▶ **WHAT THE EXERCISE ASKS**
Starting with the first line and ending with the line that holds "on top of it.", repeat the material exactly.

Start of RECORDS PROVIDED

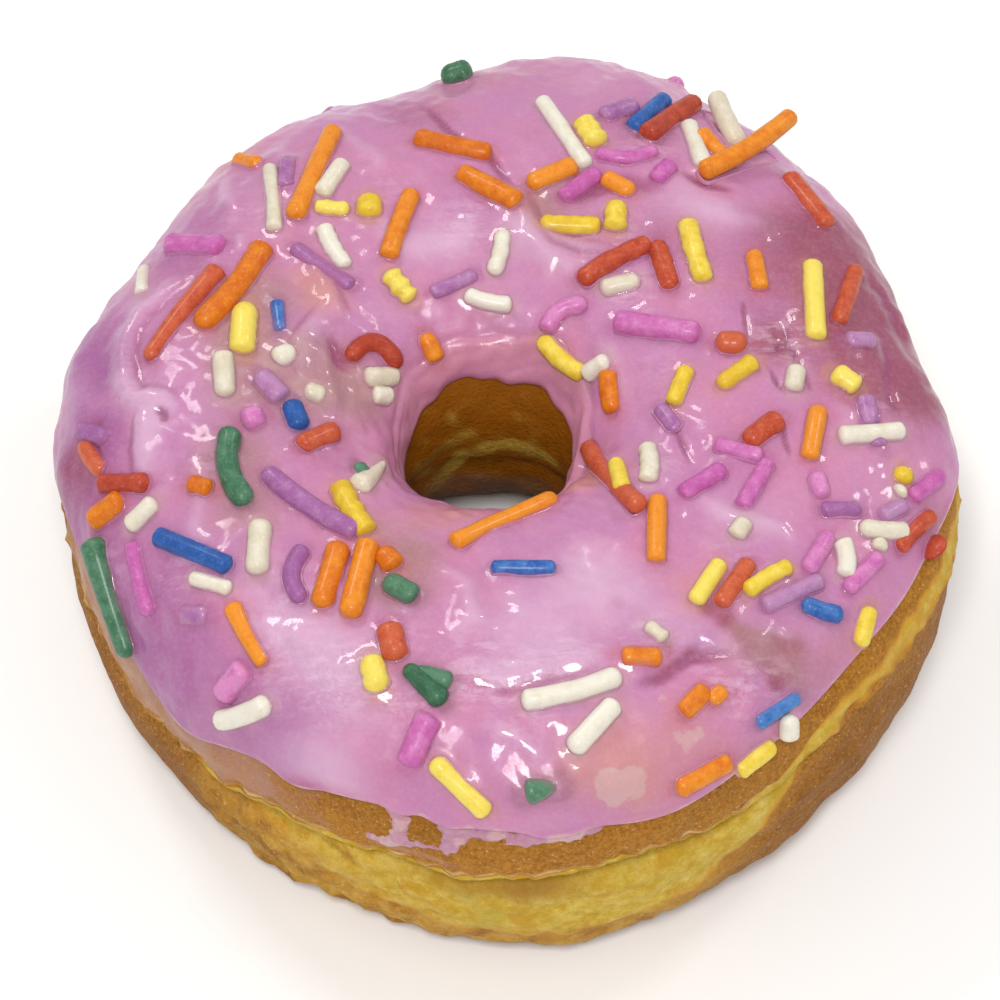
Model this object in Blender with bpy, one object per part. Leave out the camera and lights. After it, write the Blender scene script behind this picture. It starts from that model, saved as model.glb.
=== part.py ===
"""A yeast-raised ring doughnut with a coat of icing, as two solids: the fried dough and the icing on top of it.

The dough is one section carried round a ring. Each point of the section is named by its lean, the angle in degrees
from the section's middle: 90 is the crest, 0 the outer lip at mid height, -90 the base and -180 the wall of the
hole. Directions round the ring are in degrees from +X, seen from above. The origin is under the middle of the
outline, on the surface that the doughnut rests on.
"""

import bmesh
import bpy
import numpy as np

MM = 0.001

# The ring: half its width, and the height of the dough without icing
OUTER_RADIUS = 45.1 * MM
DOUGH_HEIGHT = 33.2 * MM
CREST_RADIUS = 25.5 * MM
BASE_RADIUS = 35.0 * MM
BASE_FLATTENING = 0.8 * MM
AXIS_SHIFT = (0.5 * MM, -0.75 * MM)

# Unevenness of the outline and of the crest: waves round the ring, height in metres, direction of a wave's top
OUTLINE_WAVES = ((1, 0.45 * MM, 330.0), (2, 1.7 * MM, 92.0), (3, 1.1 * MM, 70.0), (4, 0.9 * MM, 79.0),
                 (5, 0.5 * MM, 58.0), (7, 0.45 * MM, 27.0), (8, 0.4 * MM, 37.0), (9, 0.2 * MM, 1.0))
CREST_WAVES = ((1, 0.4 * MM, 100.0), (3, 0.3 * MM, 40.0))

# The hole is oval and off centre
HOLE_RADIUS = 7.7 * MM
HOLE_OVAL = 1.2 * MM
HOLE_SHIFT = (-1.9 * MM, -3.4 * MM)
HOLE_LIP_HEIGHT = 17.5 * MM

# The lip between the upper crust and the pale band climbs towards the front right, with a groove under it
LIP_HEIGHT = 20.0 * MM
LIP_SWING = 3.2 * MM
LIP_HIGHEST = 315.0
GROOVE_DEPTH = 1.4 * MM
HOLE_GROOVE_DEPTH = 0.7 * MM
GROOVE_LEAN = 3.5

# Squareness of the section's four quarters: 2 is an ellipse, more is squarer
TOP_OUTER, BASE_OUTER, BASE_INNER, TOP_INNER = 2.2, 3.1, 2.7, 2.7

# Icing: where its edge lies, in degrees of lean from the outer lip or from the wall of the hole, at equal steps
# round the ring from +X
ICING_GAP = 0.3 * MM
ICING_THICKNESS = 1.5 * MM
ICING_EDGE_THICKNESS = 0.5 * MM
OUTER_EDGE = (16, 11, 9, 10, 12, 8, 10, 13, 9, 7, 10, 13, 13, 20, 19, 16, 22, 31, 28, 25, 24, 31, 32, 26)
HOLE_EDGE = (22, 24, 31, 31, 30, 22, 15, 17, 20, 22, 19, 20)
EDGE_RIPPLES = ((11, 1.2, 10.0), (17, 0.9, 3.0))

# Fineness of the solids
DIRECTIONS = 80
DOUGH_LEANS = (90, 77, 64, 52, 40, 29, 19, 10, 4, 0, -3.5, -8, -15, -26, -40, -56, -72, -90, -112, -130, -145,
               -158, -169, -176, -180, -183.5, -191, -202, -214, -228, -242, -256)
ICING_STEPS = 13

CRUST_BROWN = (0.45, 0.21, 0.05)
ICING_PINK = (0.60, 0.29, 0.50)


def clear_scene():
    for obj in list(bpy.data.objects):
        bpy.data.objects.remove(obj)


def waves(direction, terms):
    """The sum of height * cos(count * (direction - top)) over the terms."""
    return sum(size * np.cos(count * np.radians(direction - top)) for count, size, top in terms)


def between(direction, stops):
    """A smooth closed curve (Catmull-Rom) through stops that lie at equal steps round the ring."""
    values = np.asarray(stops, float)
    place = np.asarray(direction, float) / 360.0 * len(values)
    first = np.floor(place).astype(int)
    part = place - first
    before, start, end, after = (values[(first + k) % len(values)] for k in (-1, 0, 1, 2))
    slope, next_slope = (end - before) / 2, (after - start) / 2
    step = part * part * (3 - 2 * part)
    return (start + (end - start) * step + slope * part * (1 - part) ** 2
            - next_slope * part * part * (1 - part))


def groove(below, depth):
    """How far the groove goes in, a given lean below a lip: none at the lip, deepest at GROOVE_LEAN, then fading."""
    ratio = np.maximum(below, 0) / GROOVE_LEAN
    return depth * ratio * np.exp(1 - ratio)


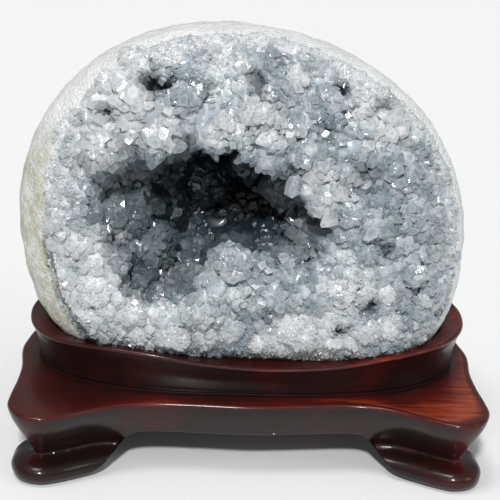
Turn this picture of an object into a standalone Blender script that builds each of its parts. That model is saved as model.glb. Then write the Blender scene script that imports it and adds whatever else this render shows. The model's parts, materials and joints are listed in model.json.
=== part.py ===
"""Celestite geode standing in a carved hardwood stand.

Three pieces: the stand, carved from one block; the rock of the geode, an egg-shaped nodule that is
opened at the front; and the crust of grown-together crystals that lines its face and its hollow.
Lengths are in millimetres until a mesh is made. X runs to the right, Y to the back, Z up, and the
origin is on the floor under the middle of the stand.
"""
import math
import random

import bpy
import bmesh
import numpy as np
from mathutils import Matrix, Vector, noise
from mathutils.bvhtree import BVHTree

MM = 0.001
GAP = 0.35                      # air left between pieces that touch

# Stand: lobed slab on four bun feet
SLAB_TOP = 42.6
SLAB_HALF = (                   # slab's edge from the middle of the back, round the right, to the front
    (0.0, 61.0), (30.0, 59.0), (50.0, 57.5), (64.0, 60.0), (77.0, 67.5), (89.0, 77.5),
    (100.0, 82.5), (110.0, 79.5), (115.0, 69.5), (114.6, 57.0), (113.5, 44.0), (115.0, 30.0),
    (119.5, 15.0), (122.6, 0.0), (122.0, -20.0), (123.6, -38.0), (126.2, -54.0), (127.0, -67.0),
    (121.5, -78.5), (110.0, -82.5), (98.0, -78.0), (82.0, -67.0), (68.0, -59.2), (52.0, -56.6),
    (30.0, -58.0), (0.0, -60.0),
)
SLAB_SIDE = (                   # height, and how far the side stands in from the slab's edge
    (0.0, 9.5), (0.9, 6.2), (3.5, 3.6), (6.8, 3.0), (10.0, 4.8), (12.8, 9.0), (16.5, 9.4),
    (27.0, 5.0), (40.6, 0.0), (42.1, 0.6), (SLAB_TOP, 2.0),
)
ARCH_TOP = 22.5
BACK_ARCH_SHARE = 0.905         # width of the arch between the back feet beside the front one
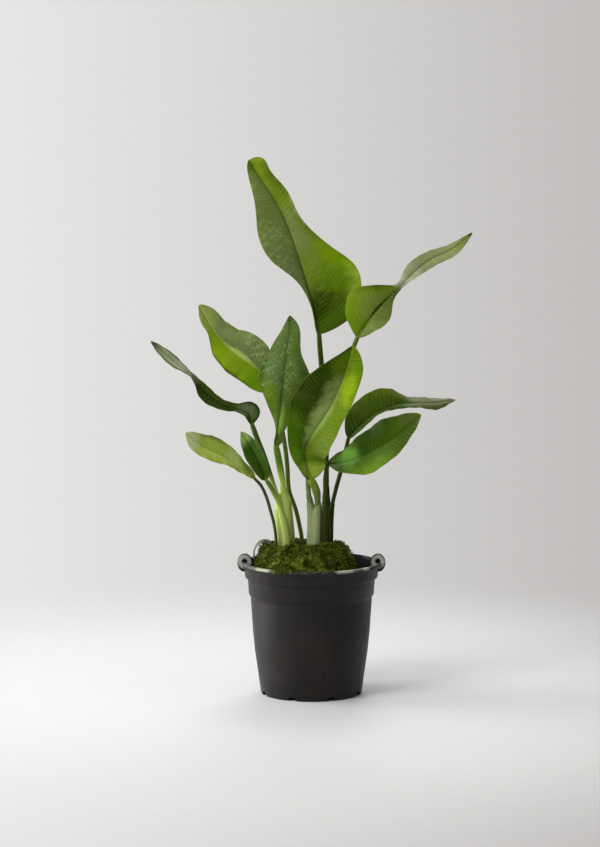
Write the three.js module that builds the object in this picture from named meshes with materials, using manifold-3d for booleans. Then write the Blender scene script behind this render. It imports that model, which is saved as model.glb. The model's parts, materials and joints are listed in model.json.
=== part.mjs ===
// A young bird of paradise in a plain black nursery pot, with moss over its soil.
// Millimetres, +Z up. The origin is the middle of the pot's bottom, +X is to the right, +Y to the back.
import * as THREE from 'three';
import { mergeVertices } from 'three/addons/utils/BufferGeometryUtils.js';
import Module from 'manifold-3d';

const wasm = await Module();
wasm.setup();

// Pot
const POT_HEIGHT = 230;
const POT_BASE_RADIUS = 88;
const POT_RIM_RADIUS = 119;
const POT_COLLAR_RADIUS = 115.2;
const POT_WALL = 2.6;
const POT_FLOOR = 3.6;
const POT_SIDES = 44;
const DRAIN_COUNT = 8;
const DRAIN_RADIUS = 8;
const DRAIN_LENGTH = 20;
const DRAIN_SIDES = 12;
const EAR_WIDTH = 26;
const EAR_HEIGHT = 31;
const EAR_DEPTH = 14;
const EAR_HOLE_RADIUS = 3.8;
const EAR_HOLE_RISE = 3;
const EAR_WEB = 2;
const EAR_SIDES = 18;
const EAR_CENTRE = { x: 115.5, z: 228 };

// Soil and moss
const SOIL_TOP = 212;
const SOIL_GAP = 0.5;
const SOIL_GRIP = 54;
const MOSS_RISE = 44;
const MOSS_EDGE = 5;
const MOSS_CENTRE = { x: -11, y: -6 };
const MOSS_REACH = { x: 86, y: 99 };
const MOSS_LIMIT = 109.5;
const MOSS_GAP = 0.4;
const MOSS_RINGS = 7;
const MOSS_SECTORS = 28;

// Leaves and stalks
const BLADE_THICKNESS = 1.2;
const RIB_TIP_RADIUS = 0.9;
const ARCH = 24;
const STALK_SIDES = 10;
const PETIOLE_SIDES = 8;
const STEM_SAMPLES = 400;
const RING_SPACING = 25;
const SOCKET_DEPTH = 38;
const CLEARANCE = 0.35;
const LEAF_ROUGHNESS = 0.42;
const STALK_ROUGHNESS = 0.5;
const POT_ROUGHNESS = 0.45;
const EARTH_ROUGHNESS = 0.95;
const POT_COLOUR = 0x2b2926;
const SOIL_COLOUR = 0x2e2419;
const MOSS_COLOUR = 0x4f5c22;

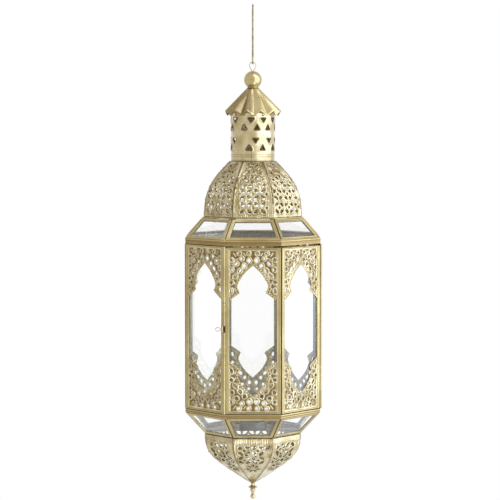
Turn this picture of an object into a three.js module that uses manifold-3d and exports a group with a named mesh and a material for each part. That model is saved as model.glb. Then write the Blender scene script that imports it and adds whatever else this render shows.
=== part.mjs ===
// A hanging candle lantern: an eight-sided body of brass channels that hold clear glass and pierced
// brass sheet, with a pierced dome, chimney and pleated cap above it and a pierced bowl below.
// Sizes are in millimetres, +Z is up and the lantern's front faces -Y. The origin is the inside top
// of the S-hook's upper bend, the point that the whole lantern hangs from.
import * as THREE from "three";
import { mergeVertices } from "three/addons/utils/BufferGeometryUtils.js";
import Module from "manifold-3d";

const wasm = await Module();
wasm.setup();

// Everywhere
const GAP = 0.3; // left between pieces that touch on the real lantern
const SIDES = 8;
const ROUND = 16; // facets round a turned piece
const SHEET = 0.6; // brass sheet
const EDGE = 1; // least metal left beyond a slot
const PAST = 1; // how far a cutter runs past what it cuts

// S-hook and hanger loop
const HOOK_WIRE = 2.8;
const HOOK_REACH = 83.3; // from the inside of one bend to the inside of the other
const HOOK_TOP_R = 9; // inside radius of the upper bend
const HOOK_LOW_R = 3.2;
const HOOK_TOP_LEG = 13;
const HOOK_LOW_LEG = 12.4;
const LOOP_WIRE = 1.4;
const LOOP_WIDTH = 10.7;
const LOOP_HEIGHT = 13.8; // above the ball
const LOOP_ROOT = 3.5; // its two ends go this deep into the ball

// Ball finial and pleated cap
const BALL_R = 13.2;
const BALL_NECK_R = 7.9;
const BALL_TO_CAP = 24.5; // from the ball's top to the cap's top
const BALL_STEM_R = 3;
const BALL_STEM = 6;
const PLEATS = 12;
const CAP_TOP_R = 8;
const CAP_RIDGE_R = 42.5;
const CAP_RIDGE_DROP = 34.5;
const CAP_VALLEY_R = 38;
const CAP_VALLEY_DROP = 41.6;
const CAP_SHEET = 1;
const CAP_TURN = -13; // degrees from the front to the first ridge

// Chimney
const CHIMNEY_R = 32.4;
const CHIMNEY_SHEET = 0.9;
const CHIMNEY_SHOWN = 73.6;
const CHIMNEY_ROOT = 3; // the part that stands inside the dome
const CHIMNEY_HOLES = 20; // per row, turn and turn about point down and point up
const CHIMNEY_ROWS = [18.3, 48]; // from its top to the centres of the two rows
const CHIMNEY_HOLE_W = 9.6;
const CHIMNEY_HOLE_H = 7.4;
const CHIMNEY_HOLE_STEP = 8.6; // between the two lines of holes in one row

// Dome of eight gores
const DOME_BASE_R = 71.4; // to the middle of a side, as every radius of an eight-sided piece is
const DOME_HEIGHT = 81.3;
const DOME_TOP_SLOPE_W = 30.5; // from the shoulder point of its curve in to the chimney
const DOME_STRAIGHT = 36;
const DOME_CURVE_Z = 50;
const GORE_SHEET = 0.9;
const GORE_STEPS = 9;

// Sloped shoulder with eight panes
const DOME_LEDGE = 2.2; // from the dome's base out to the shoulder's top edge
const SHOULDER_DROP = 29.7;
const SHOULDER_LIP = 0.7; // upright edge above the slope
const RING_INSET = 0.4; // both ring bars, above and below the body, lie this far inside its faces
const RING_TOP_H = 8.1;
const RING_LOW_H = 5.6;
const RING_DEPTH = 6;

// Body
const BODY_R = 100;
const BODY_H = 243.7;
const CHANNEL_LIP = 0.6; // outer wall of every channel
const CHANNEL_BACK = 0.7; // inner wall
const GLASS = 1.8;
const STILE = 6.6; // seen width of an upright
const RAIL = 2.9; // seen height of a top or bottom rail
const TUCK = 3.4; // how far glass and sheet reach into their channel
const SLOPE_STILE = 5.4; // seen width of the channels round a sloped pane
const SLOPE_TUCK = 2.6;
const GROOVE = 1.6; // side of the V cut down each corner

// Door, its hinge and its latch, on the corners beside the front and right-front sides
const DOOR_GAP = 0.5;
const DOOR_SLIT = 1.8; // open slit above the door
const SLEEVE_R = 1.7;
const SLEEVE_BORE_R = 1.05;
const PIN_R = 0.75;
const SLEEVE_GAP = 0.5;
const HINGE_SLEEVE = 156; // the door's sleeve, midway between the two fixed ones
const HINGE_SLEEVE_TOP = 42.5; // from the body's top
const LATCH_SLEEVE = 75.6;
const LATCH_SLEEVE_TOP = 81.9;
const NOTCH = 10; // the opening in the middle of the door's latch sleeve
const BOLT_BITE = 2.6; // reach of each bolt into its fixed sleeve
const BOLT_SHOWN = 1.3; // end of each bolt that shows in the notch
const PULL_LENGTH = 13.4;
const PULL_LOOP_R = 2.7;
const PULL_NECK = 3;

// Fretwork sheets: the arch and its piercings, from the centre line and from the rail
const ARCH_APEX = 23.2;
const ARCH_TIP = [11.3, 33.9];
const ARCH_WAIST = [21.8, 53.5];
const ARCH_CUSP = [18.5, 62.7];
const ARCH_FOOT = 74.4;
const FRET_HOLE = 4.6;
const FRET_HOLES = [[20.1, 6.9], [6.2, 6.9], [31.1, 15.2], [23.9, 24.6], [30.8, 38], [31.2, 56]];

// Sloped lower part, bowl and finial
const SLOPE_DROP = 34;
const BOWL_R = 70.4;
const BOWL_HEIGHT = 77;
const BOWL_TIP_R = 5.5;
const BOWL_STRAIGHT = 30;
const BOWL_CURVE_Z = 36;
const BOWL_CURVE_IN = 8;
const BOWL_LEDGE = 9; // width of the ledge that the candle strap lies on
const BOWL_RING_H = 4.2;
const LEDGE_SHEET = 1;
const FINIAL_R = 7;
const FINIAL_NECK_R = 3.1;
const FINIAL_BEAD_R = 3.7;
const FINIAL_LENGTH = 26.5; // below the bowl's tip
const FINIAL_PLUG = 5; // above the bowl's tip
const FINIAL_DISC_DROP = 8.5; // from the bowl's tip to the disc's widest line
const FINIAL_DISC_H = 2.4;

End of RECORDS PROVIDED

▶ **EXPECTED ANSWER**
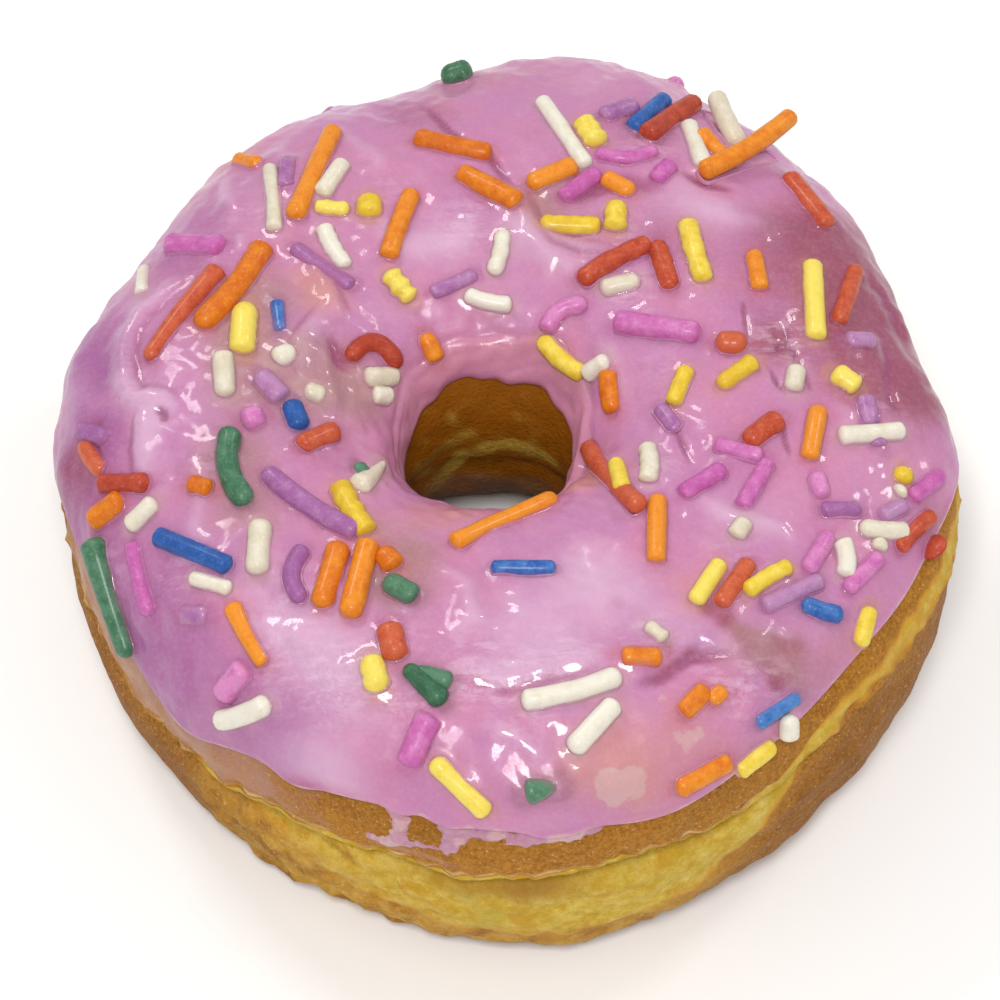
Model this object in Blender with bpy, one object per part. Leave out the camera and lights. After it, write the Blender scene script behind this picture. It starts from that model, saved as model.glb.
=== part.py ===
"""A yeast-raised ring doughnut with a coat of icing, as two solids: the fried dough and the icing on top of it.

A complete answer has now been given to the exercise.